Seit Monaten streiten die EU-Kommission und der Astrazeneca-Hersteller über fehlenden Impfstoff. Immer wieder reduziert das Unternehmen seine Lieferungen. Nun wird der Konflikt ein Fall für die Justiz.
Im Streit über ausbleibende Impfstofflieferungen hat die EU-Kommission rechtliche Schritte gegen den Hersteller des Astrazeneca-Impfstoffs eingeleitet. Man habe das Verfahren vor einem belgischen Gericht auch im Namen der 27 Mitgliedstaaten gestartet, teilte ein Kommissionssprecher am Montag mit.

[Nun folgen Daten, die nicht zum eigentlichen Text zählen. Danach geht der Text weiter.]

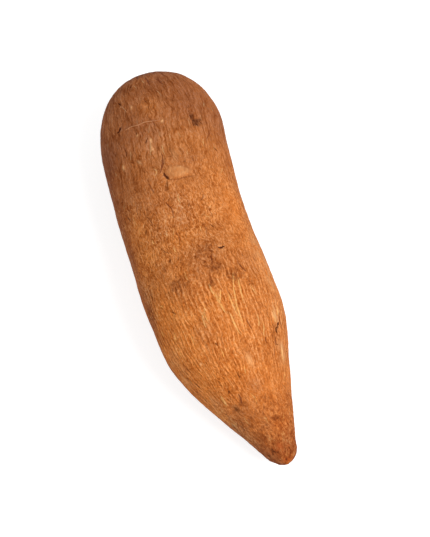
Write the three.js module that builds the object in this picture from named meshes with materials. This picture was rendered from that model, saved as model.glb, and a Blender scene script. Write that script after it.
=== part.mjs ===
// A yam tuber, as dug and cleaned: one swollen root with a broad rounded head and a tapering tail.
// It lies along Y with its broad end towards +Y, and rests on the plane z = 0. Millimetres, +Z up.

import * as THREE from "three";

// ---------------------------------------------------------------- driving dimensions

const LENGTH = 344;
const HEAD_ROUNDING = 60; // how far the rounding of the broad end reaches along the tuber
const TAIL_ROUNDING = 15; // the same at the blunt tip
const BLUNTNESS = 0.9; // 1 makes both ends ellipses in outline, and less makes them squarer
const REST_DEPTH = 1; // how much of the round underside is flattened where the tuber rests

const SKIN_COLOUR = "#b8733f";
const SKIN_ROUGHNESS = 0.85;

// Mesh density: rings across the tuber and points around each ring.
const HEAD_RINGS = 12;
const BODY_RINGS = 36;
const TAIL_RINGS = 4;
const SECTORS = 60;

// Stations from the broad end to the tip. "drift" moves the middle line sideways, so the tuber
// curves, and "lift" raises the underside off the ground near both ends.
const STATIONS = [
  { along: 172, halfWidth: 48, halfHeight: 43, drift: 6, lift: 3 },
  { along: 130, halfWidth: 50.5, halfHeight: 45, drift: 4, lift: 0.5 },
  { along: 95, halfWidth: 51, halfHeight: 46, drift: 1, lift: 0 },
  { along: 55, halfWidth: 50.5, halfHeight: 46, drift: -3, lift: 0 },
  { along: 15, halfWidth: 50.5, halfHeight: 46, drift: -4.5, lift: 0 },
  { along: -30, halfWidth: 50.5, halfHeight: 48, drift: -5, lift: 0 },
  { along: -65, halfWidth: 49, halfHeight: 46, drift: -3, lift: 0 },
  { along: -95, halfWidth: 41, halfHeight: 39, drift: -2.5, lift: 1.5 },
  { along: -125, halfWidth: 28, halfHeight: 29, drift: 2, lift: 5 },
  { along: -150, halfWidth: 17, halfHeight: 17.5, drift: 7.5, lift: 10 },
  { along: -172, halfWidth: 9, halfHeight: 9, drift: 11, lift: 15 },
];

// Slow swellings (height > 0) and hollows (height < 0) of the skin. "turn" is the angle around
// the tuber, in degrees: 0 is the +X side, 90 the top and -90 the underside.
const SWELLINGS = [
  { along: 116, turn: 5, reachAlong: 14, reachAround: 35, height: 1.8 },
  { along: 150, turn: 60, reachAlong: 18, reachAround: 40, height: 1.2 },
  { along: 128, turn: 100, reachAlong: 12, reachAround: 18, height: -1.4 },
  { along: 96, turn: 150, reachAlong: 22, reachAround: 28, height: 1.0 },
  { along: 88, turn: 82, reachAlong: 12, reachAround: 16, height: -1.2 },
  { along: 62, turn: 20, reachAlong: 20, reachAround: 26, height: 1.0 },
  { along: 48, turn: 118, reachAlong: 26, reachAround: 24, height: 1.1 },
  { along: 8, turn: 70, reachAlong: 14, reachAround: 34, height: -1.3 },
  { along: -38, turn: 12, reachAlong: 22, reachAround: 30, height: 1.2 },
  { along: -52, turn: 112, reachAlong: 24, reachAround: 22, height: 1.3 },
  { along: -92, turn: 60, reachAlong: 18, reachAround: 26, height: 1.0 },
  { along: -140, turn: 110, reachAlong: 12, reachAround: 40, height: -0.8 },
  { along: 20, turn: 178, reachAlong: 24, reachAround: 26, height: -0.8 },
  { along: 132, turn: -145, reachAlong: 20, reachAround: 30, height: 1.6 },
  { along: 76, turn: -150, reachAlong: 16, reachAround: 24, height: -1.8 },
  { along: 30, turn: -140, reachAlong: 24, reachAround: 22, height: 1.5 },
  { along: -20, turn: -35, reachAlong: 26, reachAround: 24, height: 1.6 },
  { along: 44, turn: -38, reachAlong: 18, reachAround: 22, height: -1.7 },
  { along: 104, turn: -40, reachAlong: 18, reachAround: 24, height: 1.2 },
  { along: -70, turn: -142, reachAlong: 20, reachAround: 26, height: 1.4 },
  { along: -112, turn: -90, reachAlong: 16, reachAround: 40, height: -1.2 },
];

// ---------------------------------------------------------------- shape of the tuber

const HALF_LENGTH = LENGTH / 2;

// Reads one dimension of the stations at a place along the tuber, on a smooth cubic between them.
function stationValue(name, along) {
  const last = STATIONS.length - 1;
  let index = 0;
  while (index < last - 1 && along < STATIONS[index + 1].along) {
    index += 1;
  }
  const before = STATIONS[index];
  const after = STATIONS[index + 1];
  const span = after.along - before.along;
  const t = (along - before.along) / span;
  const slopeBefore = stationSlope(name, index) * span;
  const slopeAfter = stationSlope(name, index + 1) * span;
  return (
    before[name] * (1 + 2 * t) * (1 - t) ** 2 +
    slopeBefore * t * (1 - t) ** 2 +
    after[name] * (3 - 2 * t) * t ** 2 +
    slopeAfter * (t - 1) * t ** 2
  );
}

// Slope of a dimension at a station, from the stations on each side of it.
function stationSlope(name, index) {
  const before = STATIONS[Math.max(index - 1, 0)];
  const after = STATIONS[Math.min(index + 1, STATIONS.length - 1)];
  return (after[name] - before[name]) / (after.along - before.along);
}

// Places of the rings: even steps of angle round both ends and even steps along the body.
// "fullness" is 1 on the body and falls to 0 at the poles.
function ringPlaces() {
  const places = [];
  for (let i = 1; i <= HEAD_RINGS; i += 1) {
    const angle = (i / HEAD_RINGS) * (Math.PI / 2);
    places.push({
      along: HALF_LENGTH - HEAD_ROUNDING * (1 - Math.cos(angle)),
      fullness: Math.sin(angle) ** BLUNTNESS,
    });
  }
  const bodyLength = LENGTH - HEAD_ROUNDING - TAIL_ROUNDING;
  for (let i = 1; i < BODY_RINGS; i += 1) {
    places.push({
      along: HALF_LENGTH - HEAD_ROUNDING - (bodyLength * i) / BODY_RINGS,
      fullness: 1,
    });
  }
  for (let i = TAIL_RINGS; i >= 1; i -= 1) {
    const angle = (i / TAIL_RINGS) * (Math.PI / 2);
    places.push({
      along: TAIL_ROUNDING * (1 - Math.cos(angle)) - HALF_LENGTH,
      fullness: Math.sin(angle) ** BLUNTNESS,
    });
  }
  return places;
}

// Height of the swellings and hollows at a place on the skin.
function swellingAt(along, turn) {
  let height = 0;
  for (const swelling of SWELLINGS) {
    const awayAlong = (along - swelling.along) / swelling.reachAlong;
    const turned = THREE.MathUtils.euclideanModulo(turn - swelling.turn + 180, 360) - 180;
    const awayAround = turned / swelling.reachAround;
    height += swelling.height * Math.exp(-(awayAlong ** 2) - awayAround ** 2);
  }
  return height;
}

// A point of the skin. Everything below the resting plane is pressed flat onto it.
function skinPoint(place, turn) {
  const angle = THREE.MathUtils.degToRad(turn);
  const swelling = swellingAt(place.along, turn);
  const width = (stationValue("halfWidth", place.along) + swelling) * place.fullness;
  const height = (stationValue("halfHeight", place.along) + swelling) * place.fullness;
  const middle = middlePoint(place.along);
  const x = middle.x + width * Math.cos(angle);
  const z = middle.z + height * Math.sin(angle);
  return new THREE.Vector3(x, place.along, Math.max(z, 0));
}

// A point of the middle line.
function middlePoint(along) {
  const z = stationValue("lift", along) + stationValue("halfHeight", along) - REST_DEPTH;
  return new THREE.Vector3(stationValue("drift", along), along, z);
}

// The closed skin: rings of points joined by triangles, with one point at each pole. The origin
// ends up on the resting plane, under the middle of the tuber's bounding box.
function tuberGeometry() {
  const places = ringPlaces();
  const points = [];
  for (const place of places) {
    for (let i = 0; i < SECTORS; i += 1) {
      points.push(skinPoint(place, (360 * i) / SECTORS));
    }
  }
  const headPole = points.push(middlePoint(HALF_LENGTH)) - 1;
  const tailPole = points.push(middlePoint(-HALF_LENGTH)) - 1;

  const triangles = [];
  const lastRing = (places.length - 1) * SECTORS;
  for (let i = 0; i < SECTORS; i += 1) {
    const next = (i + 1) % SECTORS;
    triangles.push(headPole, next, i);
    triangles.push(tailPole, lastRing + i, lastRing + next);
    for (let ring = 0; ring < lastRing; ring += SECTORS) {
      const below = ring + SECTORS;
      triangles.push(ring + i, ring + next, below + i);
      triangles.push(ring + next, below + next, below + i);
    }
  }

  const geometry = new THREE.BufferGeometry().setFromPoints(points);
  geometry.setIndex(triangles);
  geometry.computeVertexNormals();
  geometry.computeBoundingBox();
  const { min, max } = geometry.boundingBox;
  geometry.translate(-(min.x + max.x) / 2, -(min.y + max.y) / 2, -min.z);
  return geometry;
}

// ---------------------------------------------------------------- the object

const skin = new THREE.MeshStandardMaterial({
  color: SKIN_COLOUR,
  roughness: SKIN_ROUGHNESS,
  metalness: 0,
});

const tuber = new THREE.Mesh(tuberGeometry(), skin);
tuber.name = "tuber";

const group = new THREE.Group();
group.add(tuber);

export default group;
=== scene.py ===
"""A whole yam tuber lying on a pale floor, seen from above its tip.

The skin is one fine mesh laid over the CAD solid. Its wrinkles, scars, pits and cracks are real
relief, and the same fields colour it. Lengths are in millimetres until the meshes are made.
"""

import itertools
import math

import bpy
import numpy as np
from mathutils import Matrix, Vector
from mathutils.bvhtree import BVHTree


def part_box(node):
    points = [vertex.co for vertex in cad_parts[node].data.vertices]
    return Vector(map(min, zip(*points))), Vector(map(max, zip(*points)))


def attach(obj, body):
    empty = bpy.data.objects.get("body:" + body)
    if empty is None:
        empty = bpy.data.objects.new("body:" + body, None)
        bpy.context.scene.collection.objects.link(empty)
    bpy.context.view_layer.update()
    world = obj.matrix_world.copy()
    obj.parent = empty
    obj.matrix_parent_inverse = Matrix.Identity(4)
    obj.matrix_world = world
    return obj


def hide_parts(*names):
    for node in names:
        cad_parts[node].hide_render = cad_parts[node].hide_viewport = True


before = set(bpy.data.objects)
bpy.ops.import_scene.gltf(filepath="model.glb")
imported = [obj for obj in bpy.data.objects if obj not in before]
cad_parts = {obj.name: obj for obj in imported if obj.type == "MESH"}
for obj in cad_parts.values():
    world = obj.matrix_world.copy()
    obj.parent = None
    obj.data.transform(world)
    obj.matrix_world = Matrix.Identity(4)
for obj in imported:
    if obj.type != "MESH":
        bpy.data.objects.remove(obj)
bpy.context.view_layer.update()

MM = 0.001
NODE = "tuber"
SEED = 7

# Grid of the skin: points around a ring, and rings on the head, the body and the tail.
AROUND = 360
HEAD_RINGS = 46
BODY_RINGS = 212
TAIL_RINGS = 18
TOP_CROWDING = 0.28  # share by which the points sit closer on top and wider apart underneath

# Radii of the balls that the ends are shaped round and their rings fan out from.
HEAD_BALL = 44.0
TAIL_BALL = 10.0
CENTRE_REACH = 6.0  # how far along the tuber CAD corners are averaged for a first middle
CENTRE_RAYS = 24  # directions in which the skin is looked for, for a better one
FACET_BLUR = (4, 8)  # rings and points over which the CAD solid's facets are smoothed
INSET = 0.2  # how far the bare form lies inside the CAD solid, to keep the relief in its box

CURVE_STEPS = 6  # pieces of a smooth path between two of its points
NARROW = 20.0  # radius of the tuber below which no chance marks are made


# ---- noise and curves


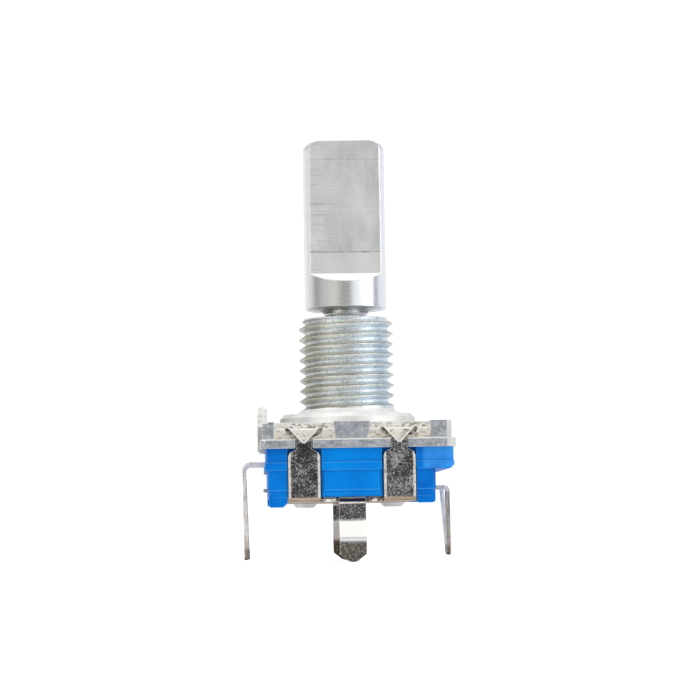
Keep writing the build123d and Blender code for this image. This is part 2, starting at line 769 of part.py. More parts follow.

Der britisch-schwedische Hersteller hatte die Lieferungen von Corona-Impfstoff an die Europäische Union in den vergangenen Monaten immer wieder einseitig drastisch gekürzt. Im ersten Quartal gingen nur 30 Millionen statt 120 Millionen Impfdosen an die 27 Staaten. Für das zweite Quartal werden nach jüngsten Angaben 70 Millionen Dosen erwartet. Ursprünglich waren 180 Millionen vereinbart.
Verstoß gegen den Rahmenvertrag?
Aus Sicht der EU-Kommission verstößt der Hersteller damit gegen einen EU-Rahmenvertrag vom August 2020. Insgesamt hat die EU-Kommission 300 Millionen Dosen von Astrazeneca bestellt. Eine Option auf weitere 100 Millionen Dosen ließ sie ungenutzt verstreichen.
Das Verhältnis zwischen der EU-Kommission und dem Unternehmen ist schon lange angespannt - auch weil Großbritannien von den Lieferproblemen kaum betroffen war. Die EU hatte deshalb einen Export-Kontrollmechanismus eingeführt. Eine Lieferung über 250.000 Astrazeneca-Dosen aus Italien nach Australien wurde blockiert.
Die EU-Kommission hatte bereits ein Schlichtungsverfahren mit dem Unternehmen eingeleitet. Die Klage ist nun der nächste Schritt. An den Lieferrückständen dürfte sich dadurch allerdings nichts ändern.
Hersteller weist die Vorwürfe zurück
Der Impfstoffhersteller hat sich nach dem von der EU-Kommission eingeleiteten Verfahren gegen den Konzern für sein Vorgehen gerechtfertigt. Man habe sich an den Vertrag mit der EU-Kommission gehalten und werde sich vor Gericht verteidigen, hieß es am Montag in einer Reaktion des Unternehmens auf die Ankündigung aus Brüssel.
"Wir glauben, dass dieser Rechtsstreit unbegründet ist, und begrüßen die Möglichkeit, diese Auseinandersetzung so schnell wie möglich beizulegen", hieß es. Man werde den EU-Staaten bis Ende April gemäß der Vorhersage fast 50 Millionen Impfdosen liefern. Außerdem arbeite man daran, die Produktion weiter schnellstmöglich hochzufahren.
Astrazeneca von der EU weiter in allen Altersgruppen zugelassen
Ein Großteil des Impfstoffs, der in den EU-Staaten gespritzt wird, stammt derzeit vom deutsch-amerikanischen Hersteller Biontech/Pfizer. Neben Astrazeneca haben außerdem die Präparate von Moderna sowie Johnson & Johnson eine europäische Zulassung.
Inzwischen wird der Impfstoff von Astrazeneca in vielen EU-Staaten nur noch eingeschränkt verwendet, weil er in Verbindung mit sehr seltenen Fällen von Hirnvenenthrombosen gebracht wird. Er ist von der EU-Arzneimittelbehörde EMA aber weiter uneingeschränkt freigegeben. Nach wie vor würden die Vorteile des Astrazeneca-Impfstoffs in jeder Altersgruppe überwiegen, erklärte die EMA bei der Vorstellung einer neuen Analyse am Freitag in Amsterdam.